======== Items
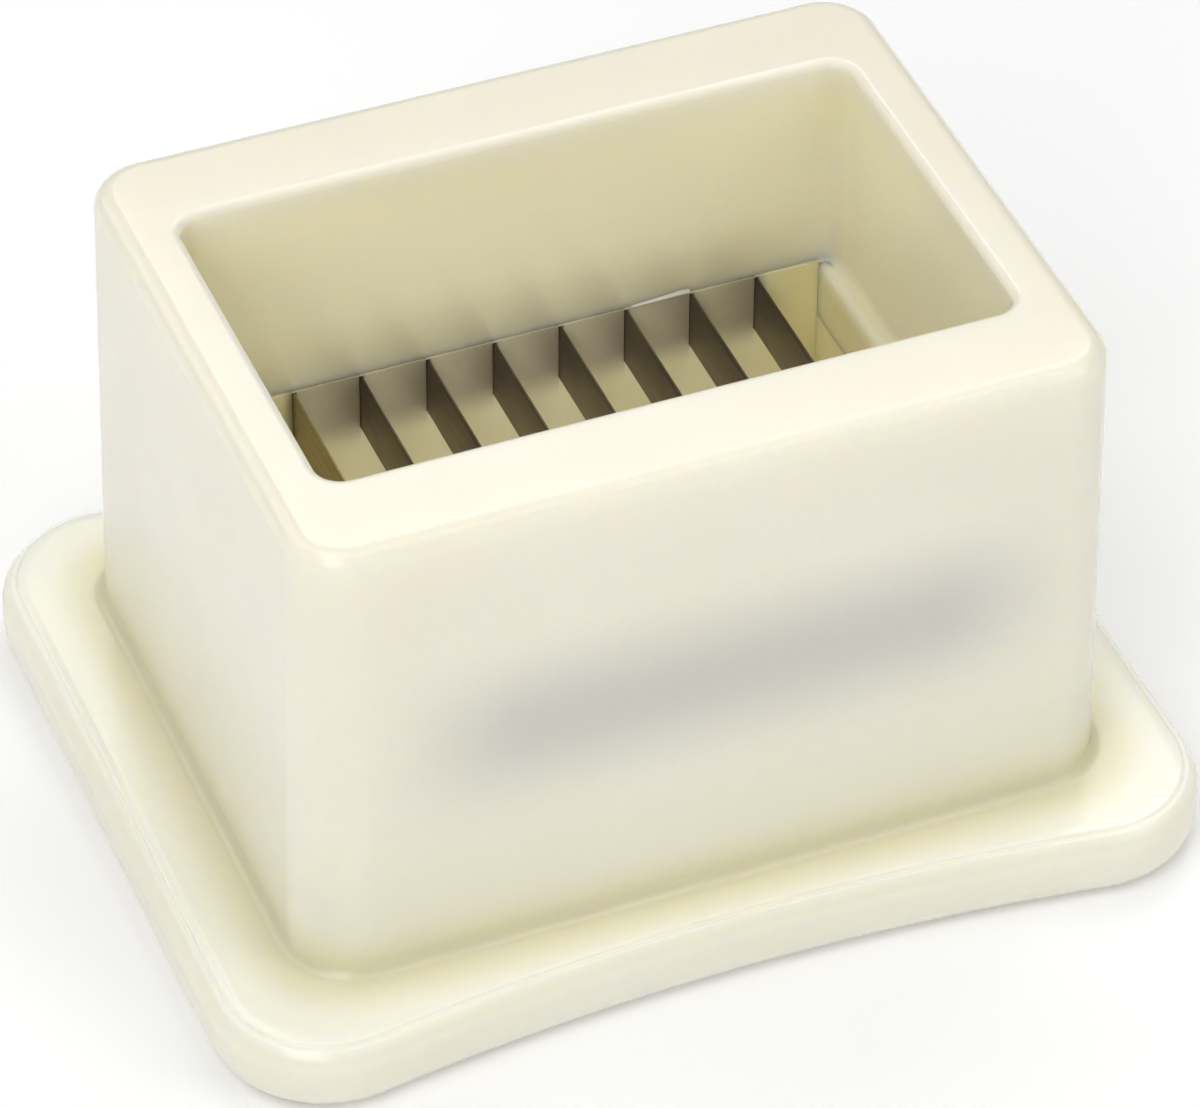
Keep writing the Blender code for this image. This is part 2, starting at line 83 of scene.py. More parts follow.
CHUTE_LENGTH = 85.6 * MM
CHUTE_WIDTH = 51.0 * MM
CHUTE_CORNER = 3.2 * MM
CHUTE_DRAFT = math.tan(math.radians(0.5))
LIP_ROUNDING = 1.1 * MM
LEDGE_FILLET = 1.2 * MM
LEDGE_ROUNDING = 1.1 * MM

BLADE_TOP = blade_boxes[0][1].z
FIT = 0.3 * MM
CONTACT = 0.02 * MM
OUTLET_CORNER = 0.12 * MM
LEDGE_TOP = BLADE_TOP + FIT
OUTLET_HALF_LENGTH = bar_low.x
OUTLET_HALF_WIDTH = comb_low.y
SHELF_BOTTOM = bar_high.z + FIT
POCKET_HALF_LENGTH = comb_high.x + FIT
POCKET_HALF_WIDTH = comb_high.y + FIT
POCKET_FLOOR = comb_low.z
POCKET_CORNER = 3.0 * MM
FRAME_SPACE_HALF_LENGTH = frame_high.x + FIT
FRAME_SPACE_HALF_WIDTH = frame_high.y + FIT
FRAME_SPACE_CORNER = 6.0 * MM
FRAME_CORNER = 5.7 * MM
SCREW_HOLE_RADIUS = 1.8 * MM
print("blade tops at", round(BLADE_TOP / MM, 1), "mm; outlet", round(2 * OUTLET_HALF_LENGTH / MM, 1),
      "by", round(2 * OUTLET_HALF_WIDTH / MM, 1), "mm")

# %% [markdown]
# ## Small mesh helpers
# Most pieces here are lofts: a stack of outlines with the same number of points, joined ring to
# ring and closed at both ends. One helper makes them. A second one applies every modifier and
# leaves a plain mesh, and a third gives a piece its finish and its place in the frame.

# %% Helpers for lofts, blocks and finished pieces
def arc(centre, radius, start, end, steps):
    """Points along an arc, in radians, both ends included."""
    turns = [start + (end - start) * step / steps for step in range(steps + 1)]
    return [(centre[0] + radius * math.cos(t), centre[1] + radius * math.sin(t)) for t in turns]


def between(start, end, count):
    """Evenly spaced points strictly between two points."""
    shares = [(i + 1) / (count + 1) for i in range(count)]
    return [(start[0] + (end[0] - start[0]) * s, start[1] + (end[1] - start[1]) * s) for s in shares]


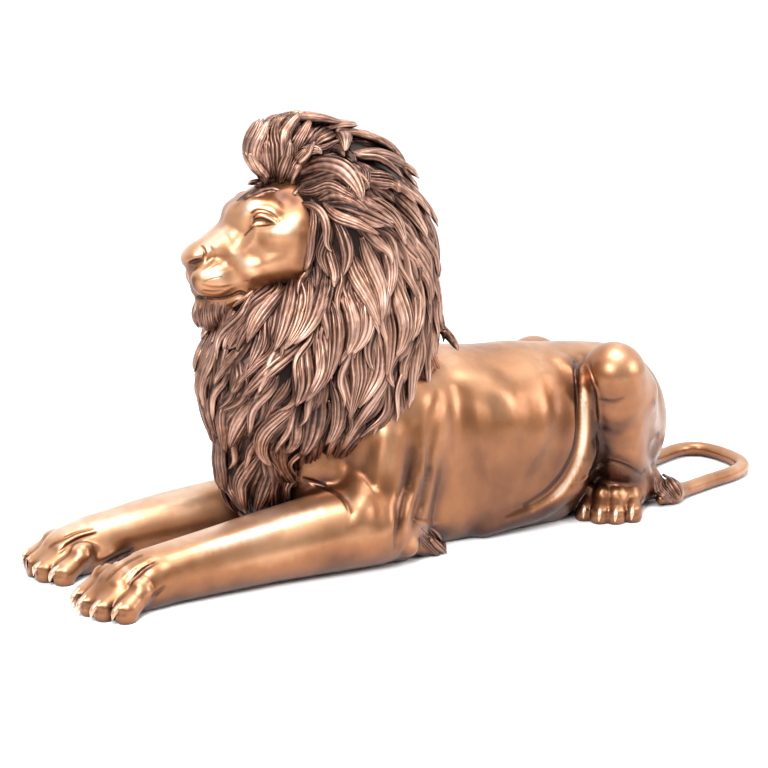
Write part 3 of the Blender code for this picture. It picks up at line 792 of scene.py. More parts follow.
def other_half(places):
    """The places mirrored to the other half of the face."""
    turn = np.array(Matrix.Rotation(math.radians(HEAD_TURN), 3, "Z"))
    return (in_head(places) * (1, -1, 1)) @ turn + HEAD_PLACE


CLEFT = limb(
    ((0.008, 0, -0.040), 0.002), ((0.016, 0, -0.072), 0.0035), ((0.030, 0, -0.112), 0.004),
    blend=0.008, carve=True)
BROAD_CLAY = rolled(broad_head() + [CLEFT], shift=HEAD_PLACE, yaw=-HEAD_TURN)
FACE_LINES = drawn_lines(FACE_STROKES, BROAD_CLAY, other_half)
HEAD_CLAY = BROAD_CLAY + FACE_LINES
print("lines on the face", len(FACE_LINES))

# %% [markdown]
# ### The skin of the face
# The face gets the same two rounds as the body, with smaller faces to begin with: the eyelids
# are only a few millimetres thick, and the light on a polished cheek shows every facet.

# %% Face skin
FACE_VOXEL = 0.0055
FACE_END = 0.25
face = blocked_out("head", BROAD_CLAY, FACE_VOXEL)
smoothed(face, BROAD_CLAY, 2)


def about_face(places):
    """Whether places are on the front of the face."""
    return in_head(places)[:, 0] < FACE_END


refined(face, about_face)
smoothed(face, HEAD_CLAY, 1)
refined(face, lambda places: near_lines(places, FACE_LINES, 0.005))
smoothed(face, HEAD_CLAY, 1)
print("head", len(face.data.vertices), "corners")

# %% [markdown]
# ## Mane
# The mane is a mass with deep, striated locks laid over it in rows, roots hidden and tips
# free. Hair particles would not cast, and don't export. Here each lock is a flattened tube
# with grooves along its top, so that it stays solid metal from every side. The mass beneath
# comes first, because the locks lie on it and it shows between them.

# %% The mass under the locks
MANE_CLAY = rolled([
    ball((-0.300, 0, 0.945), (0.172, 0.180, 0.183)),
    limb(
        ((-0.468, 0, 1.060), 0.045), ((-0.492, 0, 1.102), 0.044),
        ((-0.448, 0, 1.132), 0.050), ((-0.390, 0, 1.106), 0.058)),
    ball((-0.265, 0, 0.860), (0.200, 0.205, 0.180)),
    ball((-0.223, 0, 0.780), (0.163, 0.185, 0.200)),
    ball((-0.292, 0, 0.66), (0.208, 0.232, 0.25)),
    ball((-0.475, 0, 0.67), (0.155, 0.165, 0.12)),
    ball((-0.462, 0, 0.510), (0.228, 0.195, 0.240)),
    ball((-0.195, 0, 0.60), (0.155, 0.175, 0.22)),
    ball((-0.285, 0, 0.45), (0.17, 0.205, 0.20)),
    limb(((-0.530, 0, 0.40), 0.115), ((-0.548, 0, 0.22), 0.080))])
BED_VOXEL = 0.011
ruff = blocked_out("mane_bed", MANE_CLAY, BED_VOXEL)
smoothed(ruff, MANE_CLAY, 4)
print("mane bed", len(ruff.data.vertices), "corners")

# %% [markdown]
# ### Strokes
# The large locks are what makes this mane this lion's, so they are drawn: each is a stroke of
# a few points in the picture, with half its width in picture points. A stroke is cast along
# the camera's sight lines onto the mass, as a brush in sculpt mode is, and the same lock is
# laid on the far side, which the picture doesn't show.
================
Reproduce the material exactly, with every line intact.

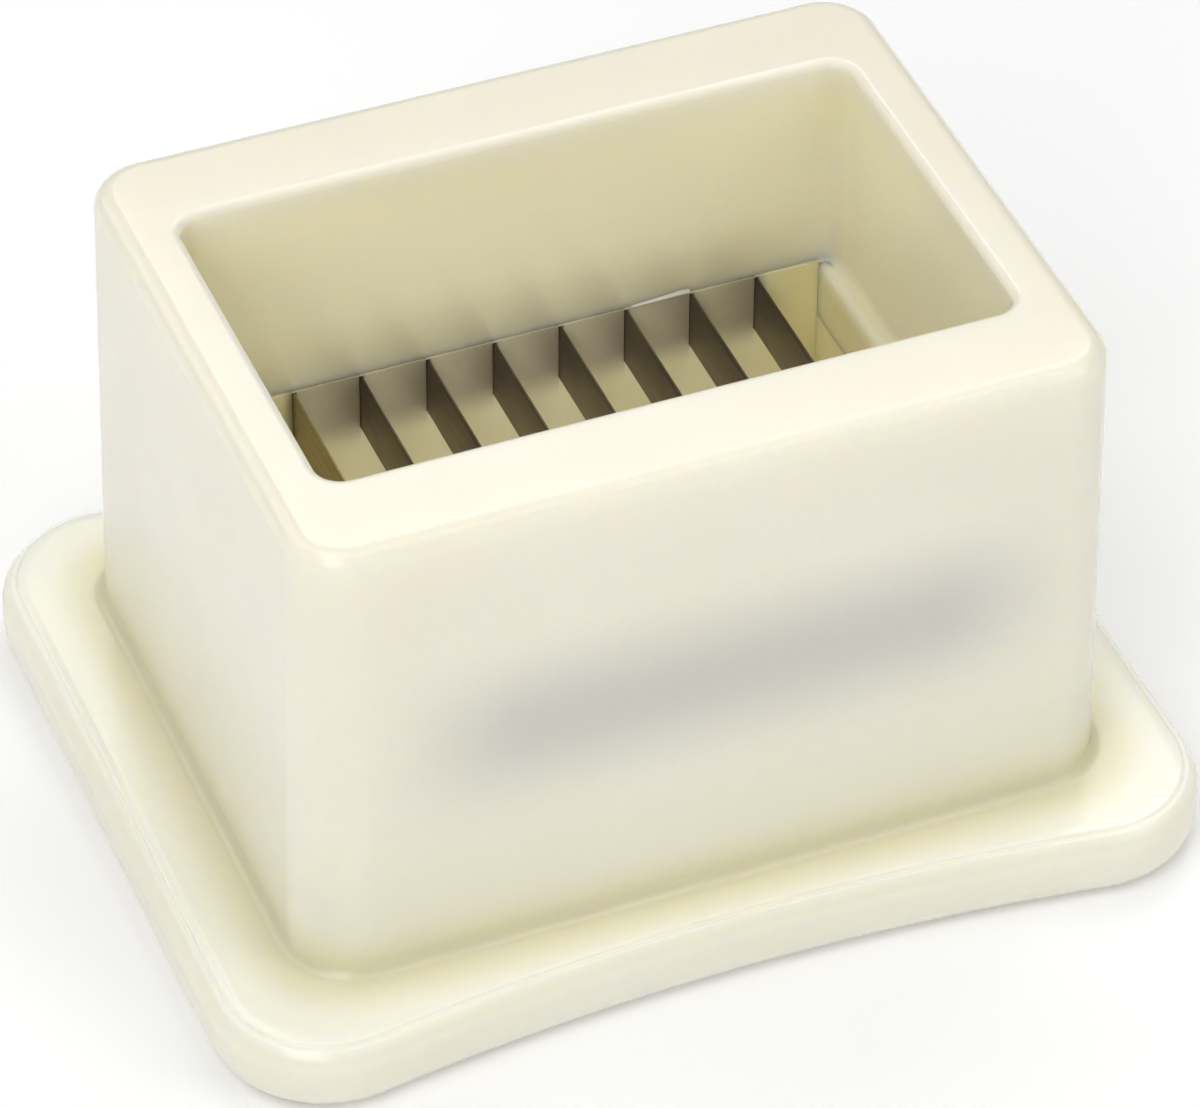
Keep writing the Blender code for this image. This is part 2, starting at line 83 of scene.py. More parts follow.
CHUTE_LENGTH = 85.6 * MM
CHUTE_WIDTH = 51.0 * MM
CHUTE_CORNER = 3.2 * MM
CHUTE_DRAFT = math.tan(math.radians(0.5))
LIP_ROUNDING = 1.1 * MM
LEDGE_FILLET = 1.2 * MM
LEDGE_ROUNDING = 1.1 * MM

BLADE_TOP = blade_boxes[0][1].z
FIT = 0.3 * MM
CONTACT = 0.02 * MM
OUTLET_CORNER = 0.12 * MM
LEDGE_TOP = BLADE_TOP + FIT
OUTLET_HALF_LENGTH = bar_low.x
OUTLET_HALF_WIDTH = comb_low.y
SHELF_BOTTOM = bar_high.z + FIT
POCKET_HALF_LENGTH = comb_high.x + FIT
POCKET_HALF_WIDTH = comb_high.y + FIT
POCKET_FLOOR = comb_low.z
POCKET_CORNER = 3.0 * MM
FRAME_SPACE_HALF_LENGTH = frame_high.x + FIT
FRAME_SPACE_HALF_WIDTH = frame_high.y + FIT
FRAME_SPACE_CORNER = 6.0 * MM
FRAME_CORNER = 5.7 * MM
SCREW_HOLE_RADIUS = 1.8 * MM
print("blade tops at", round(BLADE_TOP / MM, 1), "mm; outlet", round(2 * OUTLET_HALF_LENGTH / MM, 1),
      "by", round(2 * OUTLET_HALF_WIDTH / MM, 1), "mm")

# %% [markdown]
# ## Small mesh helpers
# Most pieces here are lofts: a stack of outlines with the same number of points, joined ring to
# ring and closed at both ends. One helper makes them. A second one applies every modifier and
# leaves a plain mesh, and a third gives a piece its finish and its place in the frame.

# %% Helpers for lofts, blocks and finished pieces
def arc(centre, radius, start, end, steps):
    """Points along an arc, in radians, both ends included."""
    turns = [start + (end - start) * step / steps for step in range(steps + 1)]
    return [(centre[0] + radius * math.cos(t), centre[1] + radius * math.sin(t)) for t in turns]


def between(start, end, count):
    """Evenly spaced points strictly between two points."""
    shares = [(i + 1) / (count + 1) for i in range(count)]
    return [(start[0] + (end[0] - start[0]) * s, start[1] + (end[1] - start[1]) * s) for s in shares]


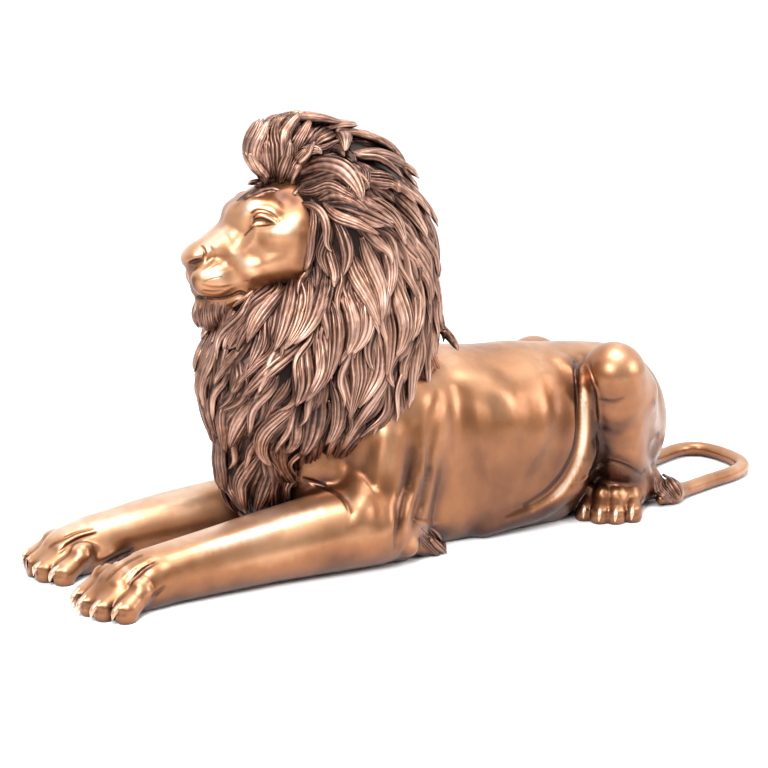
Write part 3 of the Blender code for this picture. It picks up at line 792 of scene.py. More parts follow.
def other_half(places):
    """The places mirrored to the other half of the face."""
    turn = np.array(Matrix.Rotation(math.radians(HEAD_TURN), 3, "Z"))
    return (in_head(places) * (1, -1, 1)) @ turn + HEAD_PLACE


CLEFT = limb(
    ((0.008, 0, -0.040), 0.002), ((0.016, 0, -0.072), 0.0035), ((0.030, 0, -0.112), 0.004),
    blend=0.008, carve=True)
BROAD_CLAY = rolled(broad_head() + [CLEFT], shift=HEAD_PLACE, yaw=-HEAD_TURN)
FACE_LINES = drawn_lines(FACE_STROKES, BROAD_CLAY, other_half)
HEAD_CLAY = BROAD_CLAY + FACE_LINES
print("lines on the face", len(FACE_LINES))

# %% [markdown]
# ### The skin of the face
# The face gets the same two rounds as the body, with smaller faces to begin with: the eyelids
# are only a few millimetres thick, and the light on a polished cheek shows every facet.

# %% Face skin
FACE_VOXEL = 0.0055
FACE_END = 0.25
face = blocked_out("head", BROAD_CLAY, FACE_VOXEL)
smoothed(face, BROAD_CLAY, 2)


def about_face(places):
    """Whether places are on the front of the face."""
    return in_head(places)[:, 0] < FACE_END


refined(face, about_face)
smoothed(face, HEAD_CLAY, 1)
refined(face, lambda places: near_lines(places, FACE_LINES, 0.005))
smoothed(face, HEAD_CLAY, 1)
print("head", len(face.data.vertices), "corners")

# %% [markdown]
# ## Mane
# The mane is a mass with deep, striated locks laid over it in rows, roots hidden and tips
# free. Hair particles would not cast, and don't export. Here each lock is a flattened tube
# with grooves along its top, so that it stays solid metal from every side. The mass beneath
# comes first, because the locks lie on it and it shows between them.

# %% The mass under the locks
MANE_CLAY = rolled([
    ball((-0.300, 0, 0.945), (0.172, 0.180, 0.183)),
    limb(
        ((-0.468, 0, 1.060), 0.045), ((-0.492, 0, 1.102), 0.044),
        ((-0.448, 0, 1.132), 0.050), ((-0.390, 0, 1.106), 0.058)),
    ball((-0.265, 0, 0.860), (0.200, 0.205, 0.180)),
    ball((-0.223, 0, 0.780), (0.163, 0.185, 0.200)),
    ball((-0.292, 0, 0.66), (0.208, 0.232, 0.25)),
    ball((-0.475, 0, 0.67), (0.155, 0.165, 0.12)),
    ball((-0.462, 0, 0.510), (0.228, 0.195, 0.240)),
    ball((-0.195, 0, 0.60), (0.155, 0.175, 0.22)),
    ball((-0.285, 0, 0.45), (0.17, 0.205, 0.20)),
    limb(((-0.530, 0, 0.40), 0.115), ((-0.548, 0, 0.22), 0.080))])
BED_VOXEL = 0.011
ruff = blocked_out("mane_bed", MANE_CLAY, BED_VOXEL)
smoothed(ruff, MANE_CLAY, 4)
print("mane bed", len(ruff.data.vertices), "corners")

# %% [markdown]
# ### Strokes
# The large locks are what makes this mane this lion's, so they are drawn: each is a stroke of
# a few points in the picture, with half its width in picture points. A stroke is cast along
# the camera's sight lines onto the mass, as a brush in sculpt mode is, and the same lock is
# laid on the far side, which the picture doesn't show.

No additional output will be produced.